France admits twice the number of troops in Mali, as African troops arrive

GlobalPost

Hundreds of French reinforcements arrived and more than 100 Nigerian and Togolese soldiers arrived in Mali today to join the fight against Islamists in northern Mali.

The deployments — reported by The New York Times and NBC News — came as French warplanes pounded targets for a fourth consecutive day, part of international efforts to help the African nation's government fight an Islamic insurgency.

CNN reported that air strikes hit Diabaly — a town in central Mali, about 250 miles north of Mali's capital, Bamako — prompting men, women and children to flee or find cover, witnesses said.

NBC quoted a woman who fled the town with her three children overnight as saying:

"The Islamists are still in Diabaly. They are very many of them. Every time they hear a plane overhead, they run into homes, traumatizing the people." 

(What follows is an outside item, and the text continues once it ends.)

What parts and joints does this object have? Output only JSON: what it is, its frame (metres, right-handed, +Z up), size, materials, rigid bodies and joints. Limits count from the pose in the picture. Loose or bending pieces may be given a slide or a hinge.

French troops had pinned down Islamist fighters in Diabaly overnight Tuesday but reportedly held back from launching an all-out assault because of the danger to civilians.

The Times cited French defense minister, Jean-Yves Le Drian, as saying that French forces in Mali now numbered 1,400 — 600 more than the figure given on Wednesday.

"This morning there are 1,400 French soldiers on Malian soil. There was combat yesterday, on the ground and from the air. There was more overnight and it is continuing at this moment."

Meanwhile, the West African collective ECOWAS has promised to send more than 3,000 soldiers to back Operation Serval, launched Jan. 11.